Colonization of the rumen wall by epimural bacteria is also age-related, with sequential diversification of bacterial morphotypes (Rieu et al., 1990). The phylum Proteobacteria is dominant on the rumen epithelium with an important contribution of the genus Escherichia (Jiao et al„ 2015; Wang et al., 2017a). As for the lumen, the abundance of Proteobacteria associated with rumen epithelium decreases, and that of Firmicutes and Bacteroidetes increases with age (Jiao et al., 2015).
Large differences between digesta and epimural bacterial communities have been observed in the rumen of pre-weaned calves, with higher abundances of Prevotella and lower abundances of Bacteroidetes in digesta compared with epimural bacteria (Malmuthuge et al., 2014).

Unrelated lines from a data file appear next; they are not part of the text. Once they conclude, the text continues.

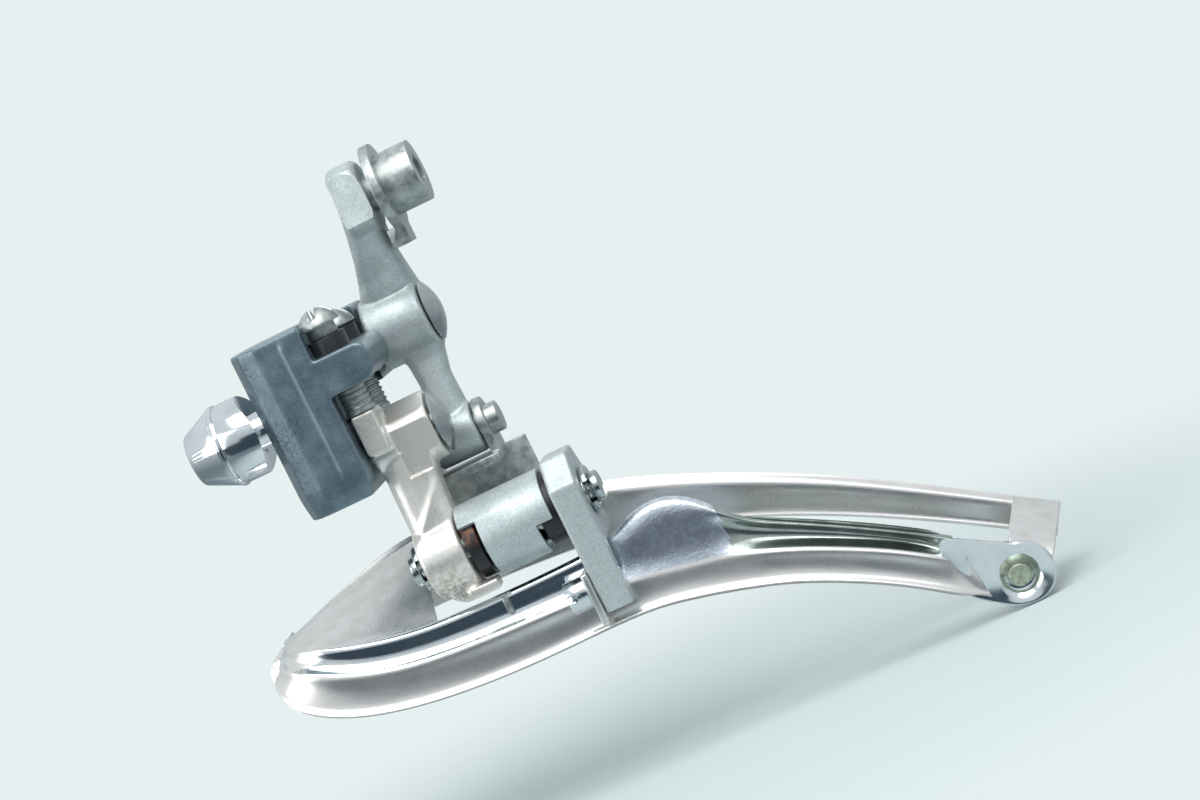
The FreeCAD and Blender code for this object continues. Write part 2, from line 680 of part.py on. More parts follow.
def spring_seats():
    """Nylon seats at the ends of the spring; they centre it on the long pin."""
    rear = "barrel_front - barrel_length + bush_length"
    places = (("front_spring_seat", "barrel_front - seat_gap", "bush_length"),
              ("rear_spring_seat", rear, "bush_length + flange_gap - seat_gap"))
    for label, front, length in places:
        disc = rod(label + "Disc", "barrel_radius - barrel_wall - seat_gap", length,
                   front, PIVOT_C)
        hole = rod(label + "Hole", "pin_radius + running_gap", length + " + 2",
                   front + " + 1", PIVOT_C)
        seat = cut(label, disc, hole)
        seat.Label = label


def torsion_spring():
    """Coil about the long pin, with a straight leg at each end."""
    helix = doc.addObject("Part::Helix", "SpringPath")
    bind(helix, Pitch="spring_pitch", Height="spring_pitch * spring_turns",
         Radius="spring_radius")
    ring = doc.addObject("Part::Circle", "SpringSection")
    bind(ring, Radius="spring_wire / 2")
    ring.Placement = Placement(Vector(size("spring_radius"), 0, 0),
                               Rotation(Vector(1, 0, 0), 90))
    ring.setExpression("Placement.Base.x", cells("spring_radius"))
    coil = doc.addObject("Part::Sweep", "return_spring")
    coil.Sections = [ring]
    coil.Spine = helix
    coil.Solid = True
    coil.Frenet = True
    coil.Label = "return_spring"
    coil.Placement = Placement(Vector(), pie_rotation(0))
    bind(coil, Placement__Base__x="barrel_front - barrel_length + bush_length + 0.2"
         " + spring_wire / 2", Placement__Base__y=PIVOT_C[0], Placement__Base__z=PIVOT_C[1])


spring_barrel()
spring_seats()
torsion_spring()

# ------------------------------------------------------------------ flange

SCREW_Z = PIVOT_C[1] + " - flange_screw_drop"
SCREW_Y = PIVOT_C[0] + " + flange_inboard - 1.9"


def rear_flange():
    """Pivot support plate at the rear end of the long pin."""
    drop = "flange_drop"
    front = FLANGE_REAR
    outline = [
        (PIVOT_C[0] + " - flange_outboard + 2.5", PIVOT_C[1] + " + flange_top"),
        (PIVOT_C[0] + " - flange_outboard", PIVOT_C[1] + " + flange_top - 3.5"),
        (PIVOT_C[0] + " - flange_outboard", PIVOT_C[1] + " - 5.8"),
        ("inner_plate_y + band_step + 0.1", PIVOT_C[1] + " - 6.6"),
        ("inner_plate_y + band_step + 0.1", PIVOT_C[1] + " - " + drop),
        (PIVOT_C[0] + " + flange_inboard - 0.4", PIVOT_C[1] + " - " + drop),
        (PIVOT_C[0] + " + flange_inboard", PIVOT_C[1] + " - " + drop + " + 3"),
        (PIVOT_C[0] + " + flange_inboard", PIVOT_C[1] + " + 2.4"),
        (PIVOT_C[0] + " + flange_inboard - 3.4", PIVOT_C[1] + " + flange_top"),
    ]
    plate = prism("FlangePlate", "YZ_Plane", outline, front, "flange_thick")
    bore = rod("FlangeBore", "pin_radius", "flange_thick + 2", FLANGE_FRONT + " + 1", PIVOT_C)
    hole = rod("FlangeHole", "flange_screw_radius", "flange_thick + 2",
               FLANGE_FRONT + " + 1", (SCREW_Y, SCREW_Z))
    flange = cut("rear_flange", plate, bore, hole)
    flange.Label = "rear_flange"


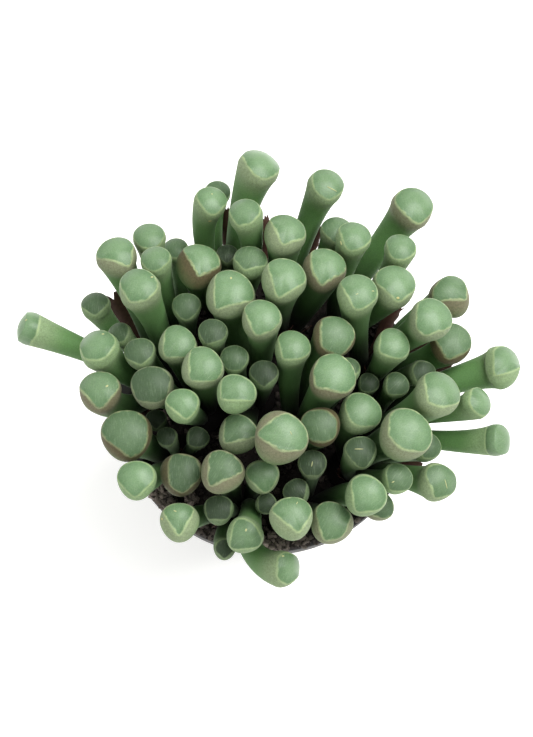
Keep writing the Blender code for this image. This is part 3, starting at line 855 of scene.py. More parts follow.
        # Painted shade: darker deep in the clump and on grey leaves low under others.
        shade = add_node(tree, "ShaderNodeMapRange", {}, light["Fac"], 0.0, 1.0,
                         self.deepest_painted_shade, 1.0)
        for part in (flecks, shade):
            colour = add_node(tree, "ShaderNodeVectorMath", times, colour, part)
        moist = add_node(tree, "ShaderNodeMapRange", {}, tone["Fac"], 0.0, 1.0,
                         self.window_roughness, self.dark_roughness)
        gloss = add_node(tree, "ShaderNodeMapRange", {}, window, 0.0, 1.0,
                         self.flank_roughness, moist)
        feed(tree, shader, {
            "Base Color": colour,
            "Roughness": gloss,
            "Normal": add_node(tree, "ShaderNodeBump",
                               {"Strength": 0.35, "Distance": self.cell_height,
                                "Height": cells}),
            "IOR": self.refraction,
            "Specular IOR Level": self.shine,
            "Sheen Weight": self.dusting,
            "Sheen Roughness": self.dusting_roughness,
            "Sheen Tint": srgb(self.dust_tint),
            "Subsurface Weight": self.glow_share,
            "Subsurface Radius": self.glow_reach,
            "Subsurface Scale": self.glow_depth})
        return material


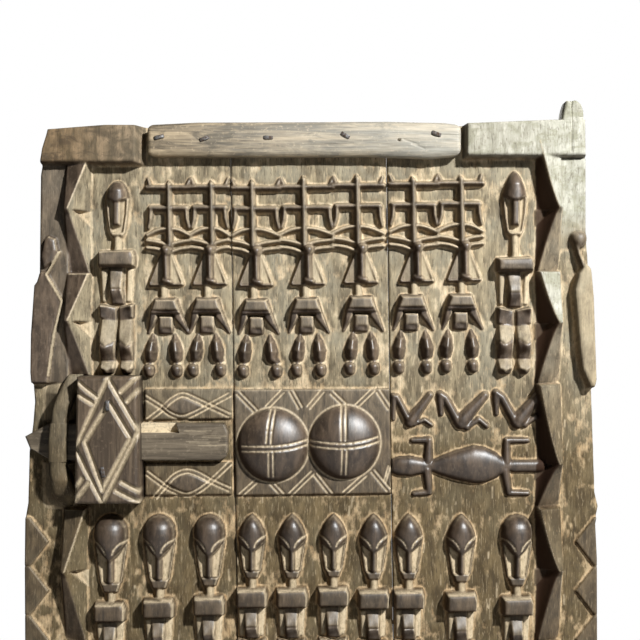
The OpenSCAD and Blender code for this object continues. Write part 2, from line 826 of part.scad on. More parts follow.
left_plank();
middle_plank();
right_plank();
top_batten();
bottom_batten();
top_batten_staples();
bottom_batten_staples();
back_staples();
lock_case();
lock_case_staples();
lock_bolt();
tumbler_left();
tumbler_middle();
tumbler_right();
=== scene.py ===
"""Looks of the carved granary door: relief meshes, hewn battens, lock, iron and wood materials.

Carving is worked out in millimetres on one raster that lies on the door's carved ground.
Depths are measured down from the door's top edge, and relief is measured out from the ground.
"""
import math

import bpy
import numpy as np
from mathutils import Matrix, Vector


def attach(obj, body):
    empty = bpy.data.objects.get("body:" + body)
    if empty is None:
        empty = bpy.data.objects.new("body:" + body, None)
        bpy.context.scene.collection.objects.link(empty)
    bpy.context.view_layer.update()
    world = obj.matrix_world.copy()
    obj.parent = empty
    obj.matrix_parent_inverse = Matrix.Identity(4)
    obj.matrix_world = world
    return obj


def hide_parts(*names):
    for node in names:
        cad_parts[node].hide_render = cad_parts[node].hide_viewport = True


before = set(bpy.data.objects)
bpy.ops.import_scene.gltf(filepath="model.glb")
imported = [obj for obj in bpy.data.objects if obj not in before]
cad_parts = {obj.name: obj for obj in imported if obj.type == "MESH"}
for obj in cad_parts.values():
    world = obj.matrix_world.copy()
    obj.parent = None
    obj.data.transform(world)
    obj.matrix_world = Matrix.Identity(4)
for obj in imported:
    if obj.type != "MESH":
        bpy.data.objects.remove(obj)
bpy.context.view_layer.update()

# ---------------- sizes, in mm
DOOR_H = 1240.0
LEFT_X, SEAM_1, SEAM_2, RIGHT_X = -950.0, -610.0, -329.0, 24.0
SEAM_GAP, SEAM_LEAN = 1.6, 18.0  # the lean is over the door's whole height
GROUND_Y, PLANK_T = 10.0, 26.0
BAR, BATTEN_H, BEVEL = 34.0, 57.0, 16.0
LEFT_BAR_END, RIGHT_BAR_END = LEFT_X + 189, -191.0
LOCK_ROW, BOLT_ROW, ANCESTOR_ROW = 448.0, 566.0, 697.0  # depths
CASE_X, CASE_W, CASE_H, CASE_PROUD = -877.0, 112.0, 222.0, 68.0
CASE_R, CASE_LOW = CASE_X + CASE_W, DOOR_H - LOCK_ROW - CASE_H
CELL = 1.1  # raster cell
GRID = 1.75  # spacing of a plank's front vertices

rng = np.random.default_rng(7)

# ---------------- raster of the carving
xs = np.arange(-996.0, 66.0, CELL)
ds = np.arange(-10.0, 1246.0, CELL)
relief = np.zeros((len(ds), len(xs)))  # mm out from the ground
polish = np.zeros_like(relief)  # 1 on dark, handled relief; some forms' tones follow how they face the light, as painted light and shade
cream = np.zeros_like(relief)  # 1 on fresh pale cuts, and on painted highlights along lit edges and ridges
bare_and_lit = np.zeros_like(relief)  # 1 on weathered bars, and on lit column planes as a painted highlight
flank_shade = np.zeros_like(relief)  # 1 where painted shade darkens a steep flank


def seam_x(seam, d):
    """Where a seam runs at a depth; both lean the same way."""
    return seam + SEAM_LEAN * d / DOOR_H


def window(x0, x1, d0, d1, pad=4.0):
    """Slices of the raster that cover a box, with the coordinates of their cells."""
    i0, i1 = np.searchsorted(xs, [x0 - pad, x1 + pad])
    j0, j1 = np.searchsorted(ds, [d0 - pad, d1 + pad])
    where = (slice(j0, j1), slice(i0, i1))
    return where, xs[i0:i1][None, :], ds[j0:j1][:, None]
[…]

Figure 1 Microbial colonization of the lamb rumen. Colonization of the rumen by microbial groups detected by cultural and molecular methods. Lambs were kept with their dams. Arrows indicate the start of the colonization period.
Although the focus of this chapter is on the rumen compartment, we will mention some aspects of the microbiota of other GIT sections when relevant and/or available. While the rumen microbial community evolution with age has been well studied, information on the other pre-gastric compartments (reticulum and omasum) is scarce. Recent studies analysed fluid samples from these organs in goat kids from 3 to 56 days after birth (Lei et al., 2018) or in calves from birth to 21 days (Yeoman et al., 2018). As for the rumen, Proteobacteria gradually decrease with age while the relative abundance of Bacteroidetes increases.
For the post-gastric compartments, a surprisingly diverse microbiota is also described in the first hours post-delivery (Alipour et al., 2018). Firmicutes, Proteobacteria, Actinobacteria and Bacteroidetes dominate the newborn's rectal microbiota but composition rapidly changes in the early postnatal life. Pioneer studies reported E. coli and Streptococcus to be the firsts to colonize all GIT regions in calves and lambs few hours after birth (Smith, 1965) and culture- independent studies confirmed their high abundance in rectal microbiota one day after birth (Alipour et al., 2018). As for the rumen (Jami et al., 2013), it is assumed that these facultative anaerobes scavenge oxygen and render the environment suitable for strictly anaerobic gut microbes. Lactobacilli take advantage of these conditions and colonize all intestinal sections of one-day- old ruminants (Smith, 1965). Proteobacteria, Firmicutes and Bacteroidetes are the prevalent phyla in all anatomical locations within the first 3 weeks of life (Malmuthuge et al., 2014; Alipour et al., 2018; Yeoman et al., 2018). Firmicutes dominate distal parts of the GIT in young ruminants (colon and faeces), whereas Bacteroidetes abundance is higher in the reticulum, rumen, omasum and abomasum (Malmuthuge et al., 2014; Yeoman et al., 2018). It should be noted that while Firmicutes and Bacteroidetes are more abundant in luminal contents, Proteobacteria dominate mucosal samples (Yeoman et al., 2018). This niche specialization for mucosa-associated populations is certainly driven by environmental conditions (presence of trace oxygen) and available substrates such as mucins. Interestingly, richness and а-diversity in luminal samples increase with age in most anatomical sections, whereas no such trend is observed for mucosa-associated populations. Nevertheless, mucosa-associated bacterial communities in the small and large intestine are more diverse than digesta- associated communities (Malmuthuge et al., 2014). Though the post-gastric intestinal tract has not received much attention this far, there is evidence that its microbiota plays a crucial role in older animals' health and performance. For instance, lactic acid bacteria increase IgA production by stimulating host's adaptive immune system, boosting calves' active immunity by the time when passive immunity from colostrum decline (Corthesy et al., 2007).